Answer: First, they all are (or were) Jewish; and second, were the new “acting attorney general” Matthew Whitaker’s worldview be the historic law of the land, none of them would have ever been nominated - let alone seated - on the United States Supreme Court, Whitaker’s reasoning? Look no further than point number one: they are (or were) Jewish. Back in 2014, when Whitaker was running for a United States Senate seat from Iowa (he came in 4th in the Republican primary, garnering a paltry 7.53% of the vote), he stated in a question-and-answer session that he would not support "secular" judges and that judges should "have a biblical view of justice." Asked if he meant Levitical or New Testament justice, he replied "I’m a New Testament [sic].” Many understood this to mean that Whitaker would disqualify non-Christian judges. I can just hear Adams and Jefferson screaming out: “Idiot! This is utterly unconstitutional . . . read Article VI, Clause III, which reads, ‘The Senators and Representatives before mentioned, and the Members of the several State Legislatures, and all executive and judicial Officers, both of the United States and of the several States, shall be bound by Oath or Affirmation, to support this Constitution; but no religious Test shall ever be required as a Qualification to any Office or public Trust under the United States.”
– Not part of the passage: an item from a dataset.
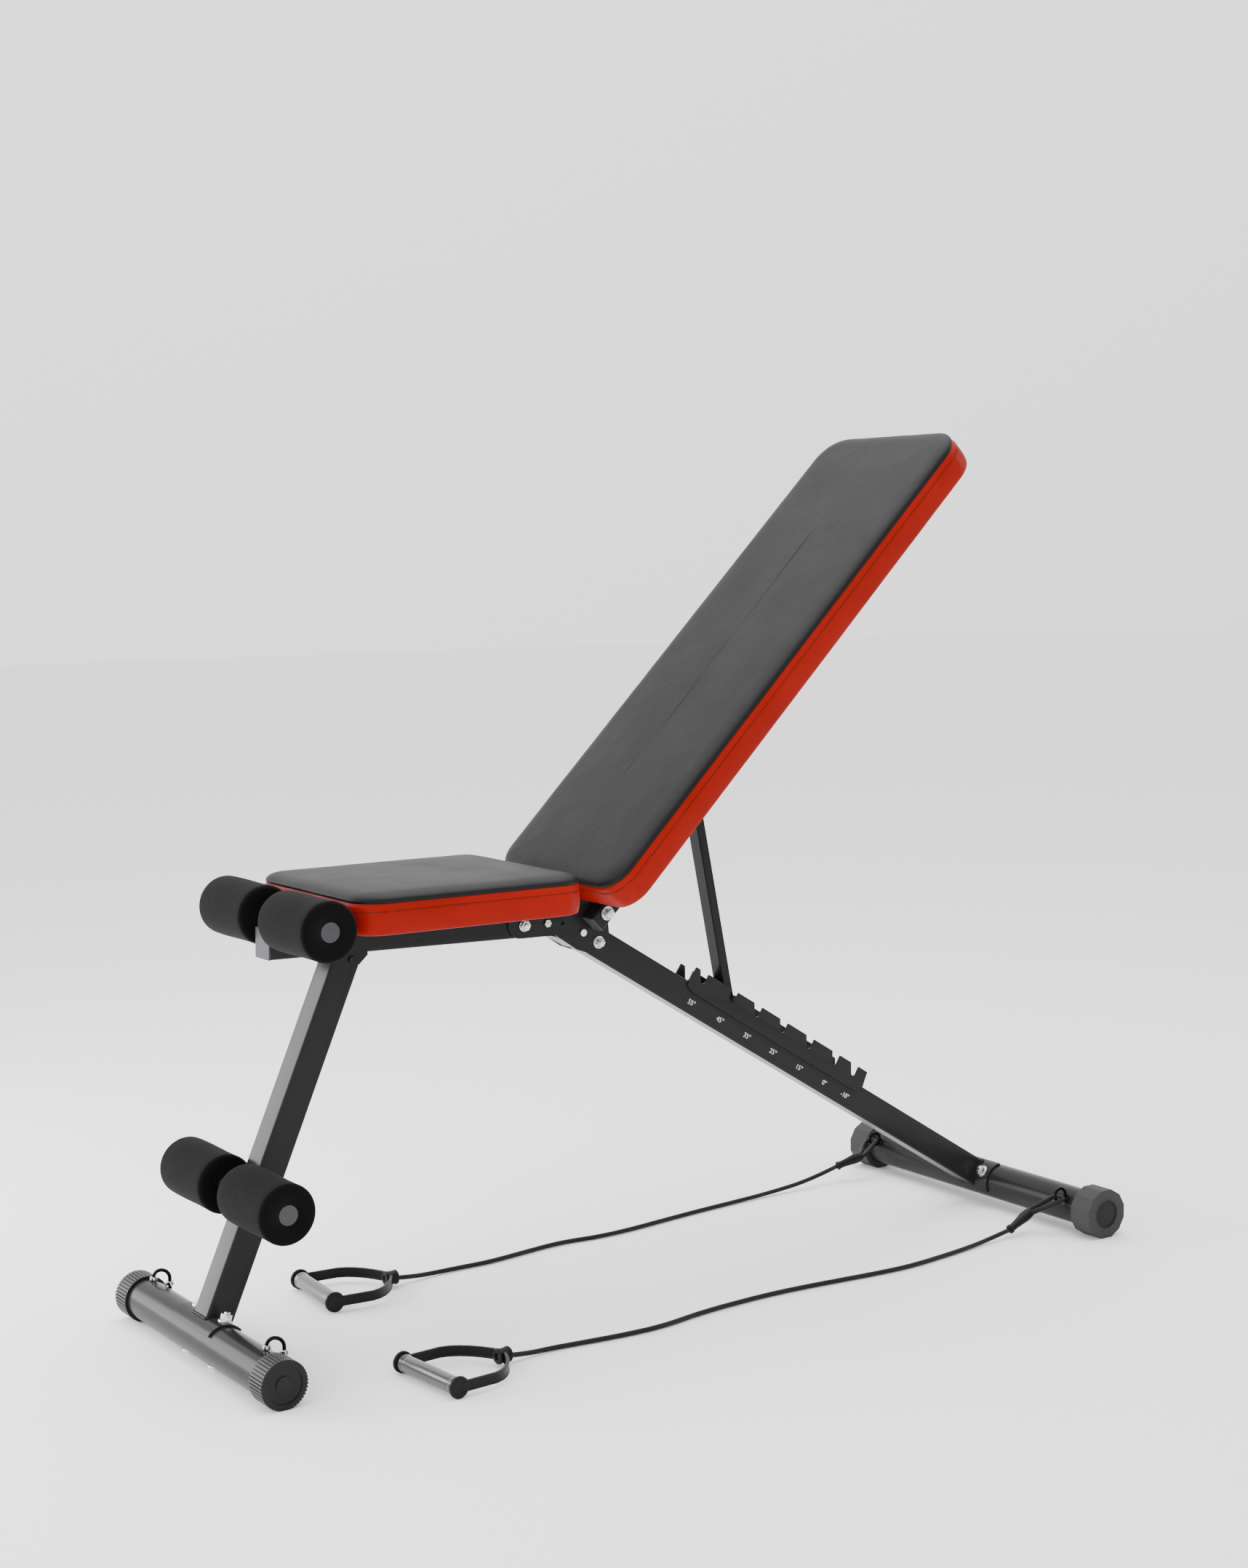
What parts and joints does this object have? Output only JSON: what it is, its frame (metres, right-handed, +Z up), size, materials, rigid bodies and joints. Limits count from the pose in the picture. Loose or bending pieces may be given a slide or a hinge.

Then too, Whitaker has on more than one occasion stated that the courts are “supposed to be the inferior branch.” Whitaker has been been critical of the Supreme Court’s 1803 decision in Marbury v. Madison). This decision, arguably the most important in American history, allows judicial review of the constitutionality of the acts of the other branches of government. Whitaker, of course, is woefully, stupidly wrong. Commenting on Whitaker’s opinion of Marbury v. Madison, Laurence Tribe, the Carl M. Loeb University Professor at Harvard Law (and one of the preeminent Constitutional scholars of the past half century) said, "the overall picture he presents would have virtually no scholarly support," and that they would be "destabilizing' to society if he used the power of the attorney general to advance them."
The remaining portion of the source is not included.